- [Record list]:
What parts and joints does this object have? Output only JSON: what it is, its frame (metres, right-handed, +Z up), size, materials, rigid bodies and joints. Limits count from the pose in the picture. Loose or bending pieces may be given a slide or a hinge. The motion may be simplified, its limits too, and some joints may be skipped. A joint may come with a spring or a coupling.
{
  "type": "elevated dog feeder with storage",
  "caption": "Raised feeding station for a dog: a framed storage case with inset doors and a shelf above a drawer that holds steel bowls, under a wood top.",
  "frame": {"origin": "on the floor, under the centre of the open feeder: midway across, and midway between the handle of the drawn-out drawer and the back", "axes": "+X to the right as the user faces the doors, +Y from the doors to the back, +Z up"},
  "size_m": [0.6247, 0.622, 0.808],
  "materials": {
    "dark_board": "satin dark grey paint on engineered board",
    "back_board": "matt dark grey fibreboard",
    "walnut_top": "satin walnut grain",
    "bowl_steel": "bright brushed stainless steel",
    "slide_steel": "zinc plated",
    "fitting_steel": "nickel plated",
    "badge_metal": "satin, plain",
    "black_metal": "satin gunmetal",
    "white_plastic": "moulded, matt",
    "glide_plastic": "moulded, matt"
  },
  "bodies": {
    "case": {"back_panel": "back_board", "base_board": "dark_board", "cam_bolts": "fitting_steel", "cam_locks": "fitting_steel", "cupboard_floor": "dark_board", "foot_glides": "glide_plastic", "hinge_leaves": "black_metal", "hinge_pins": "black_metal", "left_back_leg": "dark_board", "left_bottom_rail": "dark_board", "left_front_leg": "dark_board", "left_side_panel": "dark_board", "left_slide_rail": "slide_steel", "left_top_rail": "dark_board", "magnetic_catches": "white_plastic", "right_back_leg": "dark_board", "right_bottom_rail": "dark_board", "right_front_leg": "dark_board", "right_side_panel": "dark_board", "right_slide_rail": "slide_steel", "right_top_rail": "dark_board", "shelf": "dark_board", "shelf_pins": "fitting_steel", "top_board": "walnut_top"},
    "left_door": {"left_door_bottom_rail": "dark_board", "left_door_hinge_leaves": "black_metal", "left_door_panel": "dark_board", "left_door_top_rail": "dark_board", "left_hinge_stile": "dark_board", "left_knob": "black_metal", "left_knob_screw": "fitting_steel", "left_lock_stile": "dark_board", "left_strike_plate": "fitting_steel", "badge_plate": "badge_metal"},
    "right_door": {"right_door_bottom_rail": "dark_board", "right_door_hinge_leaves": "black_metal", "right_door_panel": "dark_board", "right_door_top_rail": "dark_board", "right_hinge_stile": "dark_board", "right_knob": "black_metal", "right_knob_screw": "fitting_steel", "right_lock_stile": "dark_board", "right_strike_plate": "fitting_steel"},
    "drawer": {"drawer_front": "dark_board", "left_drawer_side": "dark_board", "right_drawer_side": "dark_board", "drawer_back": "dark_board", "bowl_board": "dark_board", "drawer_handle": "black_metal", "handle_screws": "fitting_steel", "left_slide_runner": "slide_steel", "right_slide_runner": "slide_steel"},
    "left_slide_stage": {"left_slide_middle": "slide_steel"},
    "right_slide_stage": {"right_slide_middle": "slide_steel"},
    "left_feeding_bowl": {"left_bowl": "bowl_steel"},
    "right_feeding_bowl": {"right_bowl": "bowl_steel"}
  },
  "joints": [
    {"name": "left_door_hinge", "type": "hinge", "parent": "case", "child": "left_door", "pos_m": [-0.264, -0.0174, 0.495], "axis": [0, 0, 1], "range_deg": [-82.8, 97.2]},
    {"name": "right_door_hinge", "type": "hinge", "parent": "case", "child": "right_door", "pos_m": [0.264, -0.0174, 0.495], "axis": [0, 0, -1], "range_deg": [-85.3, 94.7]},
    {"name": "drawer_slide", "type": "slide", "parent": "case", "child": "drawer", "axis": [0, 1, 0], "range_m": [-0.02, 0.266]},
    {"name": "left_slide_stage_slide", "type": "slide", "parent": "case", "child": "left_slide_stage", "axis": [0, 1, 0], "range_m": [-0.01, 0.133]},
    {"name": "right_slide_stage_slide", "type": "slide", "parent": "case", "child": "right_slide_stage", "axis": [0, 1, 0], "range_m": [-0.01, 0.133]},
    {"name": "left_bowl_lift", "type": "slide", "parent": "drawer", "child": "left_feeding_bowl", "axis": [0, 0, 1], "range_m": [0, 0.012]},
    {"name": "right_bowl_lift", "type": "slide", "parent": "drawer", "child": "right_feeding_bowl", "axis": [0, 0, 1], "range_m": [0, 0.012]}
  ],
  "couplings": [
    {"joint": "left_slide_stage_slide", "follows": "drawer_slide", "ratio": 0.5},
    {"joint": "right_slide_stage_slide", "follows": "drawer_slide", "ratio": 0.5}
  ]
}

==

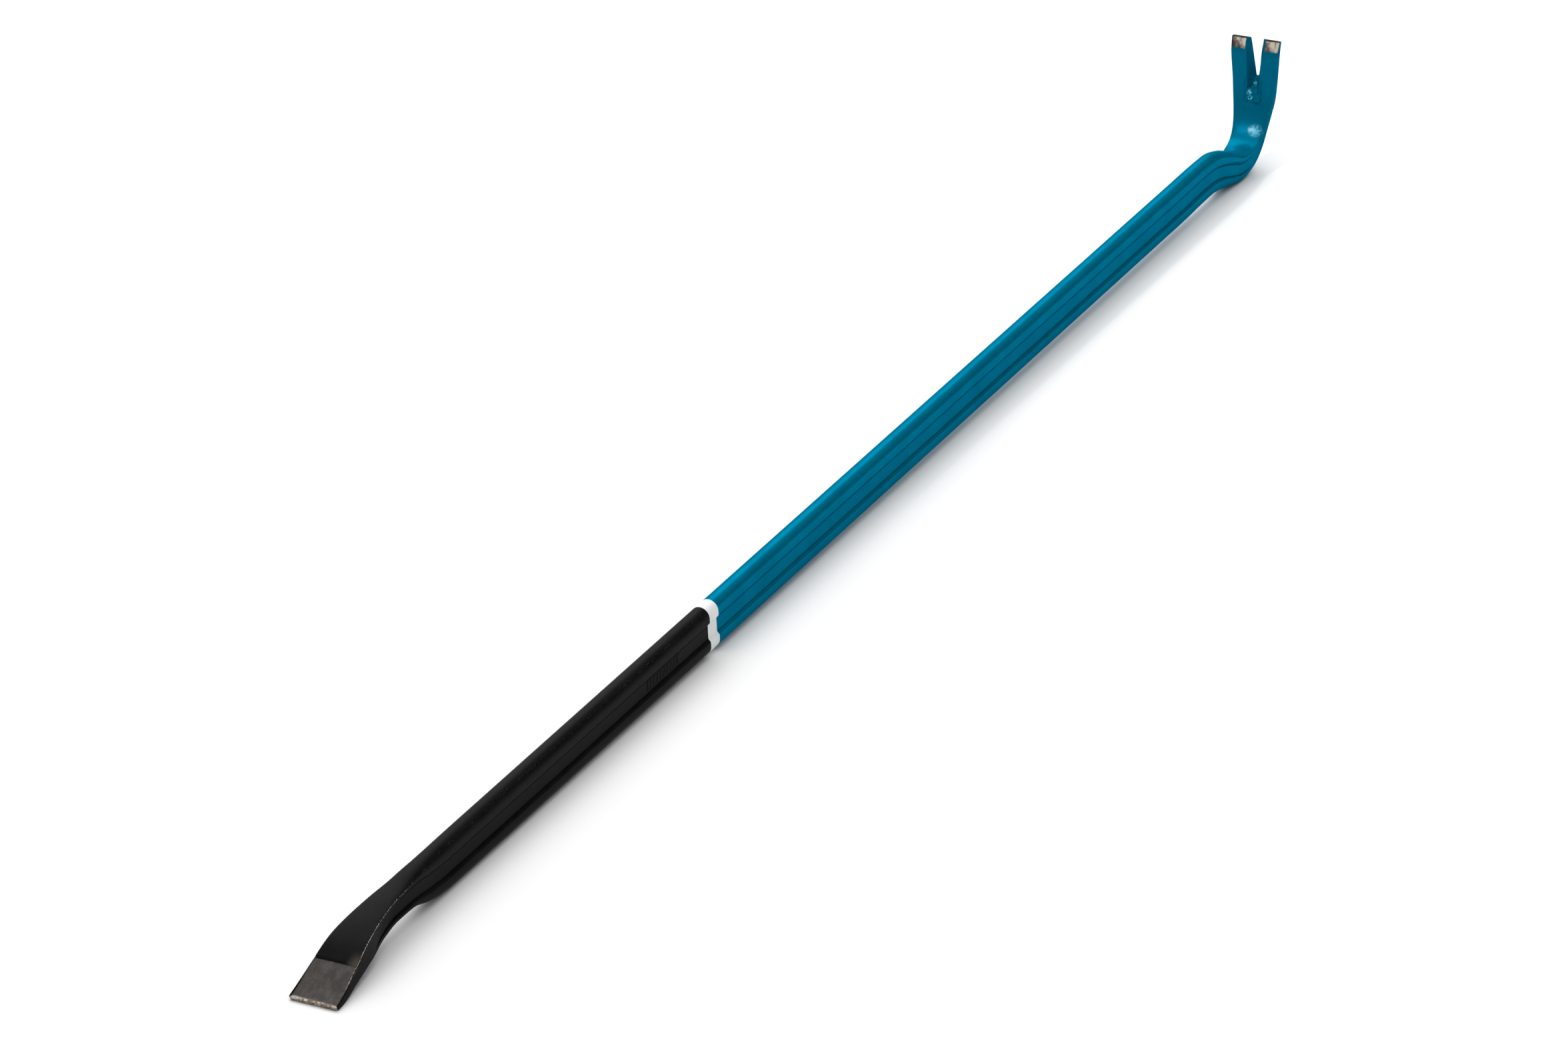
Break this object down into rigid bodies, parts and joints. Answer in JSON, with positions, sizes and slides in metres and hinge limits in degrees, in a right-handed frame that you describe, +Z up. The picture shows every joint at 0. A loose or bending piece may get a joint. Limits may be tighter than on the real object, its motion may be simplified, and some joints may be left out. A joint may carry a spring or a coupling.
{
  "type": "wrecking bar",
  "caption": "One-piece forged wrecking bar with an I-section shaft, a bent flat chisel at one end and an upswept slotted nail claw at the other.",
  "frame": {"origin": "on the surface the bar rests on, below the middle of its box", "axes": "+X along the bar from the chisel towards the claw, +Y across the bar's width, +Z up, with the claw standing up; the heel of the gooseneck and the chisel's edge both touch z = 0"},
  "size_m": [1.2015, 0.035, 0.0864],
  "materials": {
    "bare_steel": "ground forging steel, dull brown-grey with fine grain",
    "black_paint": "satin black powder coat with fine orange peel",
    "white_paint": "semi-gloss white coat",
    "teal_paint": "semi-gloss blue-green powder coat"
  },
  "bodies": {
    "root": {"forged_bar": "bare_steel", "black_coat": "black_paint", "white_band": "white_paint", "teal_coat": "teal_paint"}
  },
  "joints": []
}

- [Problem to work on]:
What is the number of lines in this material that hold the string "picture"? Answer with that number only.

- [Answer below]:
2